La maîtrise du langage oral est fondamentale pour penser, apprendre, vivre ensembles. Les activités et les pratiques liées au langage oral peinent pourtant à trouver une place dans notre modèle scolaire, une place à faire reconnaître, à revendiquer.

Peut-on faire de l’oral à l’école comme Monsieur Jourdain faisait de la prose, sans le savoir ? A en croire les programmes scolaires certainement pas. Ceux de 2002 présentaient le langage oral comme « instrument de communication », mais aussi comme « moyen le plus puissant de représentation du monde » et comme « objet d’étude », et ce tout au long de la scolarité. En 2008 si l’importance de la place du langage oral a été réaffirmée pour la maternelle, elle a été singulièrement minorée pour l’élémentaire, la plaçant « au service » de l’écrit (lire ci-contre). Il n’en reste pas moins qu’« apprendre à écrire, comme apprendre à parler, c’est apprendre à penser », comme le disaient les instructions officielles de… 1938 !

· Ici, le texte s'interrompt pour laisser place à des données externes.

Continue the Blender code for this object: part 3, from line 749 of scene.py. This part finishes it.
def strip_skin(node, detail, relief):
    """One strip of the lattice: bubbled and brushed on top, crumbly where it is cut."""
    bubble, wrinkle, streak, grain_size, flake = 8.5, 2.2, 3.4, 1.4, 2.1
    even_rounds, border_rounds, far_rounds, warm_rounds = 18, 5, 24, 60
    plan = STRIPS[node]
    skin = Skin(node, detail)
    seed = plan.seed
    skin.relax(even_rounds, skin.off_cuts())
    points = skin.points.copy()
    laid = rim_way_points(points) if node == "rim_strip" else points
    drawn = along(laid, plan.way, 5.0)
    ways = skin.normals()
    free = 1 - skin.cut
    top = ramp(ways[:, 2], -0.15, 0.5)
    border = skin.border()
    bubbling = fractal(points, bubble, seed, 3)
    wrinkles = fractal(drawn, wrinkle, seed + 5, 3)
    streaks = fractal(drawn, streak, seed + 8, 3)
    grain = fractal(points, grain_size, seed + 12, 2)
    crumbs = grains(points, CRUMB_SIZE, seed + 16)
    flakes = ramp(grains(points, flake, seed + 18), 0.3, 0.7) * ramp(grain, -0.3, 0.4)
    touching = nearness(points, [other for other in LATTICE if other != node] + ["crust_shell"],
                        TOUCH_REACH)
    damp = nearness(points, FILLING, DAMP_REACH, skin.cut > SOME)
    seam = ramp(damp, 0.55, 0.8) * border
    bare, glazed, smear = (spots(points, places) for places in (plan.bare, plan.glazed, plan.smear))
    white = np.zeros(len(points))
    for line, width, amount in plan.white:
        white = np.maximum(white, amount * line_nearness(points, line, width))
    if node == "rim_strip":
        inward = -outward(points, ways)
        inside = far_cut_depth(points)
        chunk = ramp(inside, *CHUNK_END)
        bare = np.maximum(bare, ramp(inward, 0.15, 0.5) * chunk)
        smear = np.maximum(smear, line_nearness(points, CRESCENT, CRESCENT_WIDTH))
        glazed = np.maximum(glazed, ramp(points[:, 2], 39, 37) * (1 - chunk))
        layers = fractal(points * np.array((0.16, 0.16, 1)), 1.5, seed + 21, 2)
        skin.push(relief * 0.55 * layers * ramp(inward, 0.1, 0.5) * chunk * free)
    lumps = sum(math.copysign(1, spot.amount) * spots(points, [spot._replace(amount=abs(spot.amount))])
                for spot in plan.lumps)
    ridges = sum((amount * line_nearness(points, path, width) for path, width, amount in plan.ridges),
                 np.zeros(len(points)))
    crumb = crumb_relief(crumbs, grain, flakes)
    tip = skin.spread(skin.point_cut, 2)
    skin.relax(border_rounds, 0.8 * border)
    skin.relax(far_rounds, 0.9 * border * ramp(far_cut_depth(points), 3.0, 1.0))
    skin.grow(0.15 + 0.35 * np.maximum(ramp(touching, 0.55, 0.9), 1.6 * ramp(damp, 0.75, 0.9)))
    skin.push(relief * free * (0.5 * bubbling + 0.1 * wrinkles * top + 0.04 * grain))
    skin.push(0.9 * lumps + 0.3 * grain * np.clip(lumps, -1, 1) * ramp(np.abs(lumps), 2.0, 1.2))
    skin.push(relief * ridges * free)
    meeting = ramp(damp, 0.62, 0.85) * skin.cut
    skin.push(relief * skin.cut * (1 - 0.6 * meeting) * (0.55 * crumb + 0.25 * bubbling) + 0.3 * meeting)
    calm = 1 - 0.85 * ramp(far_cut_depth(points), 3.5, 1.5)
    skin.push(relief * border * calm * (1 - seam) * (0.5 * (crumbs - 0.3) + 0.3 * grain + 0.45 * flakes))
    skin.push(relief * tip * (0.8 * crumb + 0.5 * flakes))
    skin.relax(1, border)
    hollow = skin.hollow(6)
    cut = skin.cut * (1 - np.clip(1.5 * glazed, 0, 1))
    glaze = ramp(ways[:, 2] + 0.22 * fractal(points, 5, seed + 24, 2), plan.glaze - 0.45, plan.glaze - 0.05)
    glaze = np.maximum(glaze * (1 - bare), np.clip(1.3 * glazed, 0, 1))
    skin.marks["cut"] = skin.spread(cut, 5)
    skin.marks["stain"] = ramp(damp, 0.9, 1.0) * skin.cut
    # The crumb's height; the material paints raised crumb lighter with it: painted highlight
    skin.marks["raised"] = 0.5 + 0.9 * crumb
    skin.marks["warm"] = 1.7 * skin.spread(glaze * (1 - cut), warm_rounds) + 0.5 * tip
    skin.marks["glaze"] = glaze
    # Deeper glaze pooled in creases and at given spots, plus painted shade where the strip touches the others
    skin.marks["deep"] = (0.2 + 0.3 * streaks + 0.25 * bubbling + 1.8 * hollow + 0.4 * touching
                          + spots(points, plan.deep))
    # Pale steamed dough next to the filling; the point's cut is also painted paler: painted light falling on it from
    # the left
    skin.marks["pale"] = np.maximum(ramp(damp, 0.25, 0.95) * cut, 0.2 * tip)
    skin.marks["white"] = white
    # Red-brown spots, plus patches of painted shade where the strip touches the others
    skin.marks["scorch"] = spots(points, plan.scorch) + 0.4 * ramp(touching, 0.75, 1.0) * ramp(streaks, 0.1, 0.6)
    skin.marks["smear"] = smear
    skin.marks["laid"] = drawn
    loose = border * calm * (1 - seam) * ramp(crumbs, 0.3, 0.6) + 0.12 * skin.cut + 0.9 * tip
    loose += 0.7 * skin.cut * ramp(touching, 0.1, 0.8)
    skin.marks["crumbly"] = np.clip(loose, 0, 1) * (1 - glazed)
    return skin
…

Forcément, quand il arrive à l’école, l’enfant n’ignore pas le langage. Le premier environnement langagier dans lequel il commence à apprendre à parler, c’est la famille. Une entrée dans la langue, d’emblée porteuse de différences entre les individus, qui va marquer les premières inégalités sociales à l’école et influer sur le déroulement de la scolarité. « Les usages de la langue auxquels les enfants sont accoutumés sont fort différents selon les milieux socio-culturels, et tous les usages ne se valent pas par rapport aux exigences scolaires, exigences de l’élaboration de la pensée, de savoirs, des apprentissages » expliquait l’inspectrice générale Viviane Bouysse dans le cadre d’un groupe de travail sur la maternelle en octobre 2007. Le travail sur l’oral constitue bien une priorité dès le premier jour de la maternelle afin qu’à l’issue de la grande section, l’enfant devenu élève ait une bonne maîtrise langagière nécessaire à son entrée dans les apprentissages de l’école élémentaire. « Un déficit dans l’usage du langage parlé et surtout un retard dans l’exercice du langage a des répercussions sur la résolution de problèmes non verbaux » affirme l’enseignant spécialisé Gérard Toupiol (lire p 16) qui pointe la complexité de l’oral, « un vecteur important » de l’expression, de la médiation, de la socialisation et bien sûr des apprentissages. « Le rôle de l’école est donc de faire travailler l’oral, notamment aux enfants les plus fragiles qui n’en maîtrisent pas tous les usages », insiste la professeure en sciences du langage, Claudine Garcia- Debanc (lire p 19). L’enjeu d’un tel enseignement revêt une dimension sociale importante « pour aider les élèves à devenir des citoyens conscients qui écoutent, échangent, débattent, exposent leurs arguments ». Mais il touche également au métier d’élève qui est aussi d’apprendre dans l’interaction avec les autres, l’enseignant et les autres élèves.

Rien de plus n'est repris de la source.